The Center for Health Progress released the four-page white paper Thursday, days after President Trump declared the end to the possibility that he might renew President Obama’s Deferred Action for Childhood Arrivals program.
There are about 17,000 DACA recipients, called Dreamers, who could face deportation or other immigration hurdles.
Culling data, the Center for Health Progress said:
- DACA recipients had better mental health rates after Obama relieved them from the stress of deportation.
- Dreamers work in the health sector as nurses, assistants, technicians, therapists and doctors.
- A majority of DACA recipients nationwide have jobs that provide employer-sponsored health coverage, helping prevent health conditions.
- DACA improves public safety when Dreamers have peace of mind and more willingness to assist law enforcement.

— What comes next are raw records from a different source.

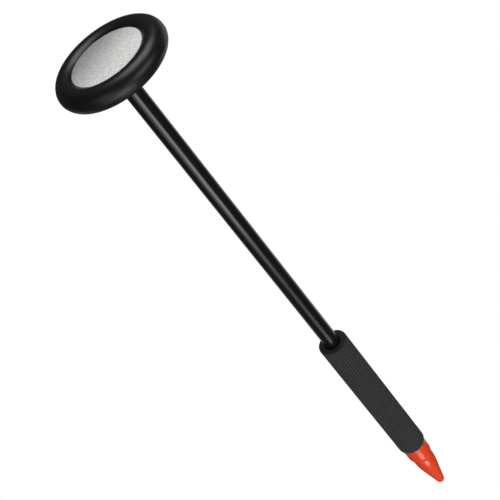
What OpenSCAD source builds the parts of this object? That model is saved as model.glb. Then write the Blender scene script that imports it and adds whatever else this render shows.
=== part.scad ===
// Disc-headed reflex hammer: a rubber-ringed metal head square on the end of a slim shaft,
// with a foam grip and a blunt pointed tip at the other end.
// It stands on its head. +Z runs from the head to the tip, and Z = 0 is the front of the ring.

/* [Rubber ring] */
// Diameter of the rubber's round section
ring_section_d = 10.3; // [9:0.1:13]
// Diameter of the circle along the middle of the rubber
ring_middle_d = 41.2; // [38:0.2:60]
// Depth of the flat that the ring's front stands on
ring_flat_depth = 0.05; // [0.02:0.01:0.2]
// Gap between the rubber and the groove in the metal
ring_gap = 0.02; // [0.01:0.01:0.05]

/* [Head discs] */
// How far the metal face lies behind the front of the ring
face_recess = 1.65; // [1:0.05:2.2]
// How far the head's back lies inside the back of the ring
back_recess = 1.65; // [1:0.05:2.2]
// Width of the flat left at each disc's rim, beside the rubber
rim_flat = 0.15; // [0.1:0.05:0.4]
// Diameter of the spigot that centres the two discs
spigot_d = 11; // [9:0.5:13]
// Height of that spigot
spigot_h = 1.2; // [0.8:0.1:1.6]
// Gap round the spigot
spigot_gap = 0.03; // [0.02:0.01:0.1]

/* [Hub] */
// Thickness of the hub round the shaft, at its foot
hub_foot_wall = 3.5; // [2.5:0.1:4]
// Thickness of the hub round the shaft, at its top
hub_top_wall = 2; // [1.5:0.1:2.5]
// Height of the hub above the disc
hub_h = 9.4; // [8:0.1:14]
// Radius of the fillet at the foot of the hub
hub_fillet_r = 1.5; // [0.5:0.1:2]
// Radius of the rounding round the top of the hub
hub_round_r = 0.8; // [0.3:0.1:1]
// Depth of the socket that the shaft stands in
socket_depth = 4.5; // [3:0.1:5.5]
// Running gap between the shaft and its socket, on the radius
socket_gap = 0.06; // [0.03:0.01:0.1]

/* [Head screws] */
// Number of screws that clamp the two discs
screw_count = 3; // [3:1:6]
// Diameter of a screw's thread
screw_d = 2.5; // [2:0.1:3]
// Diameter of a screw's countersunk head
screw_head_d = 4.7; // [4:0.1:5]
// Height of the straight edge of a screw's head
screw_head_edge = 0.25; // [0.15:0.05:0.4]
// Depth of a screw's head below the disc's back
screw_sink = 0.1; // [0.05:0.05:0.2]
// Metal left between a screw hole and the face
face_skin = 1; // [0.8:0.1:1.3]
// Room below a screw's end
screw_end_room = 0.3; // [0.1:0.1:0.5]
// Gap round a screw, on the radius
screw_gap = 0.02; // [0.01:0.01:0.05]
// Width of a slot of the cross in a screw's head
cross_w = 0.6; // [0.4:0.1:0.8]
// Length of a slot of the cross
cross_l = 2.6; // [2:0.1:3]
// Depth of the cross
cross_depth = 1; // [0.6:0.1:1.1]

/* [Shaft] */
// Diameter of the shaft
shaft_d = 8; // [7:0.1:10]
// Wall of the shaft's tube
shaft_wall = 1; // [0.8:0.1:1.2]
// Length of the shaft
shaft_length = 285; // [220:1:360]
// Width of the small chamfers at the shaft's ends
shaft_chamfer = 0.3; // [0.1:0.1:0.5]

/* [Head stud] */
// Diameter of the stud that the head screws on
stud_d = 4; // [3:0.1:5]
// Room between the stud's end and the face disc's spigot
stud_end_room = 0.9; // [0.4:0.1:1.5]
// Running gap between the stud and the head's thread, on the radius
stud_gap = 0.05; // [0.03:0.01:0.1]
// Length of the stud that is fixed in the shaft
stud_fixed_l = 13; // [10:0.5:15]
// Length of the chamfer at each end of the stud
stud_chamfer = 0.4; // [0.2:0.1:0.6]
// Length of the plug that holds the stud, beyond the stud's end
insert_end_l = 5; // [2:0.5:10]
// Gap round the pieces that are fixed in the shaft, on the radius
fixed_gap = 0.02; // [0.01:0.01:0.05]

/* [Lock washer] */
// Thickness of the washer
washer_t = 0.8; // [0.6:0.1:1.2]
// How far the washer's edge lies inside the shaft's
washer_inset = 0.5; // [0.3:0.1:0.6]
// Gap between the washer and the stud, on the radius
washer_gap = 0.15; // [0.1:0.05:0.3]
// Width of the split in the washer
washer_split = 0.5; // [0.3:0.1:0.8]
// Angle that the split leans at
washer_split_lean = 25; // [0:5:35]

/* [Grip] */
// Thickness of the foam round the shaft
grip_wall = 3.6; // [2.8:0.1:6]
// Length of the foam grip
grip_length = 94; // [60:1:140]
// Gap round the shaft in the grip's open mouth, on the radius
grip_mouth_gap = 0.35; // [0.2:0.05:0.8]
// Depth of that mouth
grip_mouth_depth = 4; // [2:0.5:8]
// Radius of the rounding at the grip's mouth
grip_mouth_round_r = 0.4; // [0.2:0.1:2]
// Radius of the rounding at the grip's tip end
grip_end_round_r = 1.5; // [0.5:0.1:2]
// How much the foam is stretched over the shaft, on the radius
grip_squeeze = 0.1; // [0.05:0.01:0.3]

/* [Tip] */
// Thickness of the collar round the end of the shaft
collar_wall = 2.6; // [2:0.1:3.5]
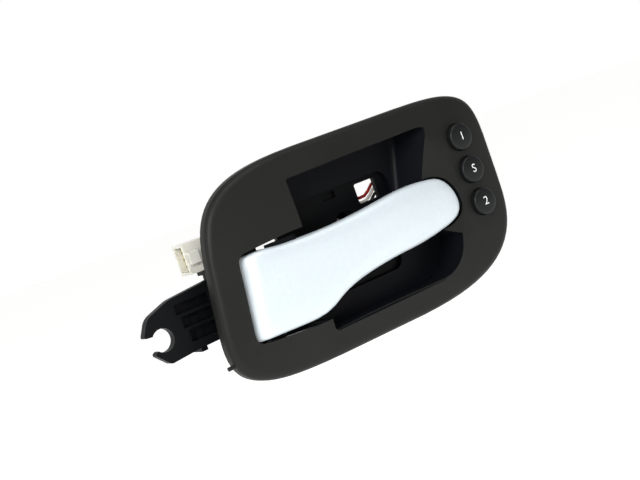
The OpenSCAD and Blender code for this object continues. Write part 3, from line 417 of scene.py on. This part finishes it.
@dataclass
class Moulding:
    """A rigid piece that keeps the node's form and gets the small edge radii of the real one.

    Attributes:
        node: Node that it stands for.
        finish: Its finish.
        edge: Radius of its sharp edges.
        body: Body that it rides on.
        lip: Radius of the edges that on_lip picks.
        on_lip: Takes the middle of an edge and says whether it belongs to a softer lip.
        inner: Finish of the faces that on_inner picks.
        on_inner: Takes a face's middle and normal and says whether it lies in the inner part.
        edge_steps: Faces across a rounded edge.
        lip_steps: Faces across the rounded lip.
    """

    node: str
    finish: Finish
    edge: float
    body: str = "root"
    lip: float = 0.0
    on_lip: Optional[Callable[[Vector], bool]] = None
    inner: Optional[Finish] = None
    on_inner: Optional[Callable[[Vector, Vector], bool]] = None
    edge_steps: int = 2
    lip_steps: int = 4

    def soften_lip(self, piece: bpy.types.Object) -> None:
        """Rounds the sharp edges of the lip, before the smaller radius goes on all the others.

        Args:
            piece: The node's merged copy.
        """
        bm = bmesh.new()
        bm.from_mesh(piece.data)
        weight = bm.edges.layers.float.new("bevel_weight_edge")
        for edge in bm.edges:
            middle = (edge.verts[0].co + edge.verts[1].co) / 2 / MM
            if edge.calc_face_angle(0.0) > math.radians(SHARP_DEG) and self.on_lip(middle):
                edge[weight] = 1.0
        bm.to_mesh(piece.data)
        bm.free()
        apply_modifier(piece, "BEVEL", width=self.lip * MM, segments=self.lip_steps,
                       limit_method="WEIGHT", use_clamp_overlap=True, miter_outer="MITER_ARC")

    def build(self) -> bpy.types.Object:
        """Makes the piece and puts it in the node's place.

        Returns:
            The finished piece.
        """
        piece = merged_copy(self.node)
        if self.on_lip is not None:
            self.soften_lip(piece)
        if self.edge > 0:
            apply_modifier(piece, "BEVEL", width=self.edge * MM, segments=self.edge_steps,
                           limit_method="ANGLE", angle_limit=math.radians(SHARP_DEG),
                           use_clamp_overlap=True, miter_outer="MITER_ARC")
        finish_piece(piece, self.node + "_moulding", self.finish, self.body, [self.node],
                     weighted=self.edge > 0)
        if self.on_inner is not None:
            piece.data.materials.append(material_of(self.inner))
            for face in piece.data.polygons:
                if self.on_inner(face.center / MM, face.normal):
                    face.material_index = 1
        return piece


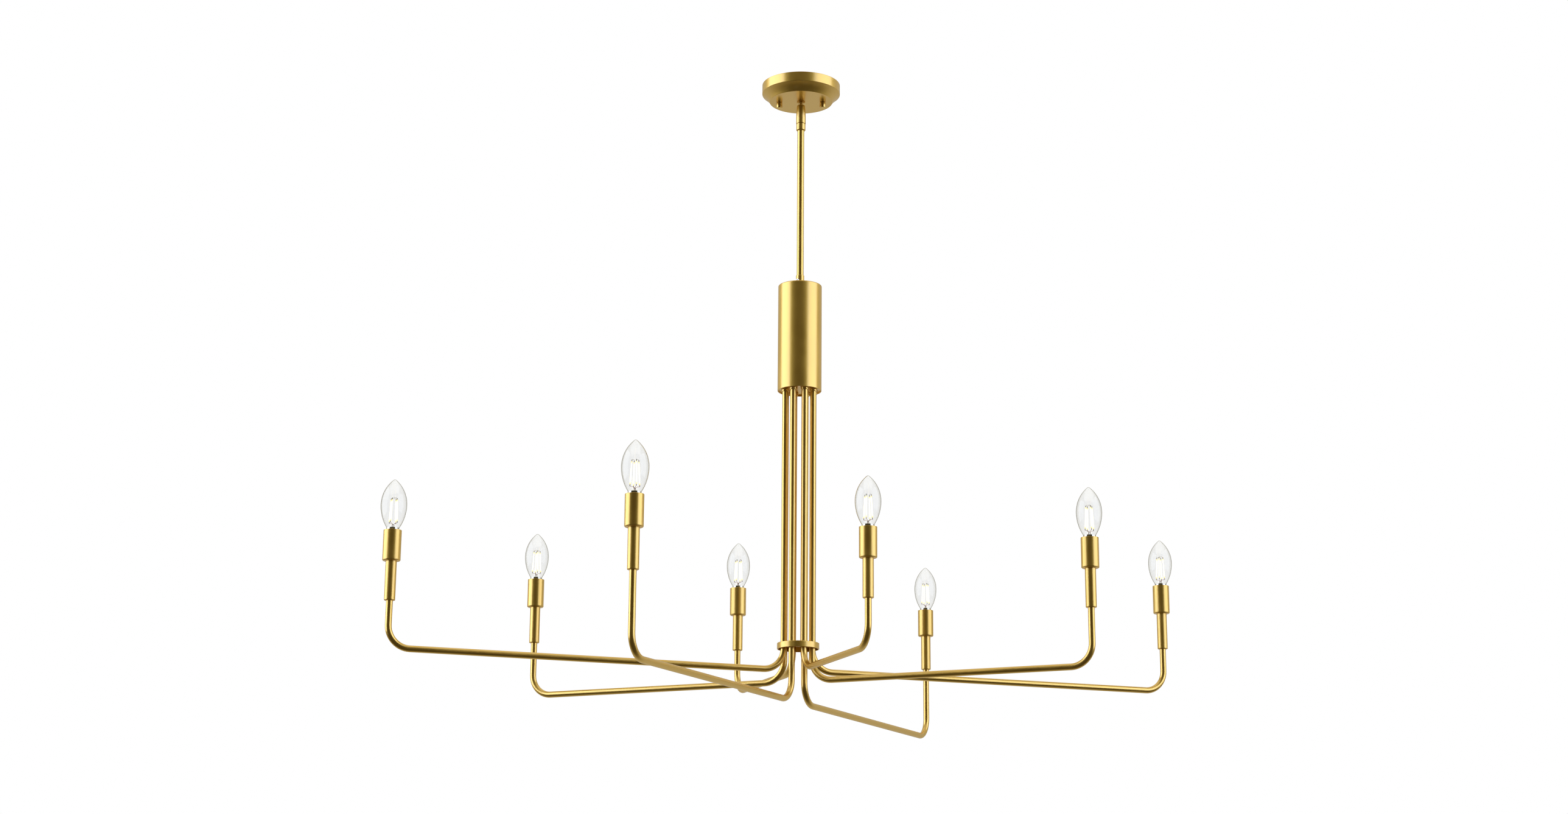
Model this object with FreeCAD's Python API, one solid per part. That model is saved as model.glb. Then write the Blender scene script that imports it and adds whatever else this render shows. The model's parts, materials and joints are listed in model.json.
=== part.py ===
import FreeCAD, Part
import math
import os
from FreeCAD import Vector

# Eight-arm chandelier that hangs from a ceiling box. Millimetres, +Z up, and z = 0 is the ceiling.
# The origin is the middle of the mounting bar's ceiling face. Arms are numbered anticlockwise from
# above, and the second four repeat the first four after half a turn.

# Canopy and what fastens it
CANOPY_RADIUS = 57.5
CANOPY_RIM_HEIGHT = 14.0
CANOPY_DEPTH = 26.0
CANOPY_FACE_RADIUS = 46.2
CANOPY_COVE = 0.9
SHEET = 1.2
BAR_SIZE = (106.0, 18.0, 1.8)
BOX_SCREW_SPACING = 88.9
BOX_SLOT_LENGTH = 9.0
BOX_SLOT_RADIUS = 2.3
STUD_SPACING = 64.0
STUD_RADIUS = 2.0
STUD_LENGTH = 33.0
CAP_NUT_RADIUS = 4.4
CAP_NUT_LENGTH = 8.7
STUD_HOLE_CLEARANCE = 0.4
GROUND_SCREW_PLACE = (18.0, 5.0)
GROUND_SCREW_RADIUS = 1.7
GROUND_SCREW_HEAD_RADIUS = 3.2
GROUND_SCREW_HEAD_HEIGHT = 2.2
DRIVER_SLOT = (7.0, 0.8, 1.0)
BELOW_CEILING = 0.2

# Ball swivel
BALL_RADIUS = 4.4
BALL_DEPTH = 38.5
NECK_RADIUS = 2.2
STEM_RADIUS = 4.9
STEM_BORE = 1.6
STEM_COLLAR_RADIUS = 6.1
STEM_COLLAR_HEIGHT = 2.4
STEM_NUT_HEIGHT = 5.0
LINER_WALL = 0.85
SWIVEL_TOP = -31.0
SWIVEL_BOTTOM = -60.0
SWIVEL_RADIUS = 7.1
SWIVEL_MOUTH_RADIUS = 4.6
SEAM_GAP = 0.4
COUPLER_RADIUS = 6.8
COUPLER_BOTTOM = -71.0
COUPLER_EDGE = 1.2
COUPLER_SOCKET_DEPTH = 8.0
SPIGOT_HEAD_RADIUS = 5.3
SPIGOT_HEAD_TOP = -47.0
SPIGOT_HEAD_BOTTOM = -49.0
SPIGOT_NECK_RADIUS = 4.4
WIRE_BORE = 2.5

# Down rod and drum
ROD_RADIUS = 5.0
ROD_BORE = 4.0
ROD_COLLAR_RADIUS = 6.0
ROD_COLLAR_HEIGHT = 16.0
SET_SCREW_TURN = -122.0
SET_SCREW_LEVEL = -302.6
SET_SCREW_HEAD_RADIUS = 2.7
SET_SCREW_HEAD_HEIGHT = 1.4
SET_SCREW_SHANK_RADIUS = 1.5
SET_SCREW_RECESS_RADIUS = 1.2
DRUM_RADIUS = 31.6
DRUM_TOP = -310.0
DRUM_HEIGHT = 157.5
DRUM_EDGE = 1.6
BASE_RECESS = 2.0
BASE_PLATE = 2.2
POST_RADIUS = 3.95
POST_BORE = 2.5
POST_NUT_ACROSS_FLATS = 13.0
POST_WINDOW_RADIUS = 2.2
POST_WINDOW_BELOW_TOP = 22.0
ROD_NUT_ACROSS_FLATS = 16.0
NUT_HEIGHT = 4.0
DRUM_TOP_WALL = 1.5
ROD_INTO_DRUM = 10.0

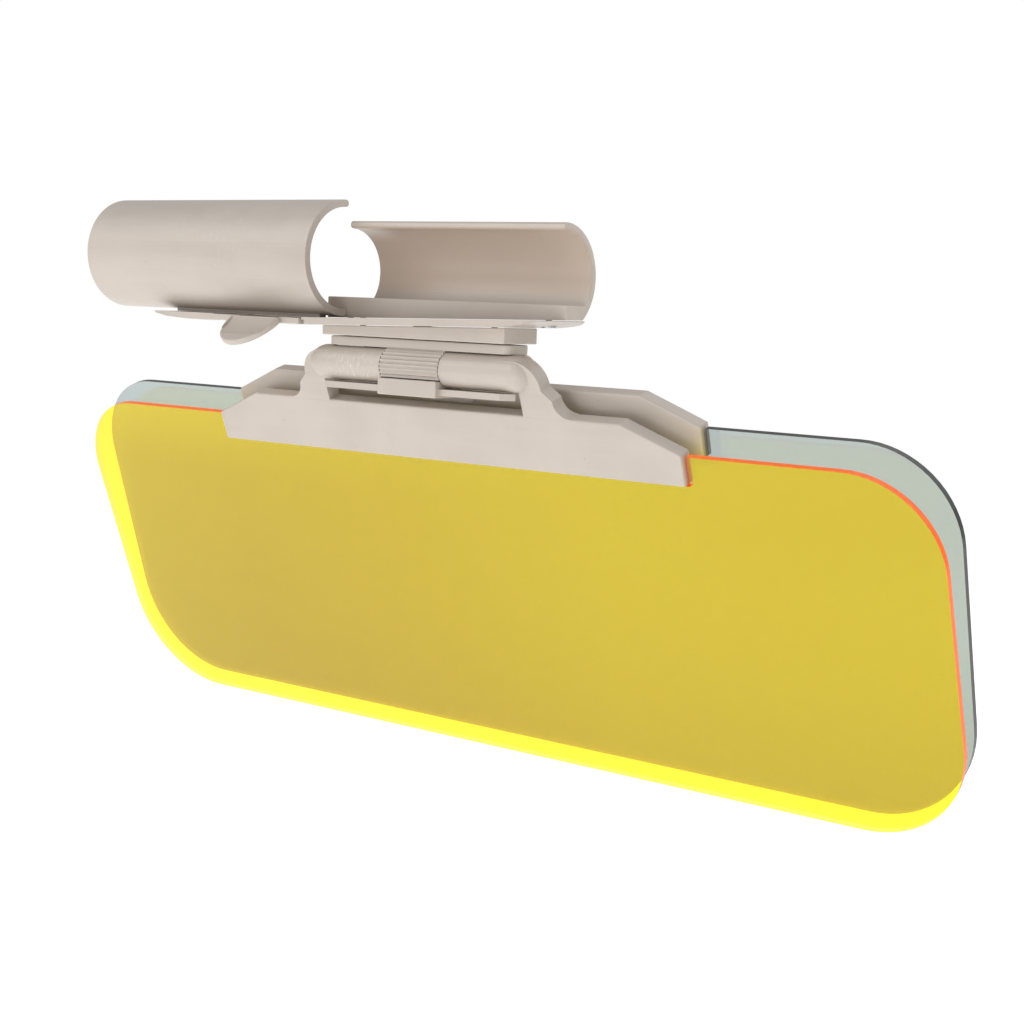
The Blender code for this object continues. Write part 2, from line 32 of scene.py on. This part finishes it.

Separately, the Atlantic reported Wednesday that DACA lowers teen pregnancy rates and encourages recipients of the government to stay in school and pursue better jobs.
“Immigrant families pay billions in taxes to help support all government programs, and immigrant workers and families are crucial to the success of important community services such as health care and education,” the paper concluded. “DACA has freed immigrants from the mental and emotional burden of living in the shadows, in constant fear of deportation. It has been shown to be an asset, rather than a liability, when it comes to Colorado’s health care workforce, and serves to augment the efforts of patient-centered quality care. The program has increased public safety and mental health, which is a win for all US communities.
“Once Dreamers have a pathway to citizenship and their families have the stability they need, we can get on to building a healthy future where all children can learn, parents can work, families grow strong, and we all have what we need to contribute to our full potential.”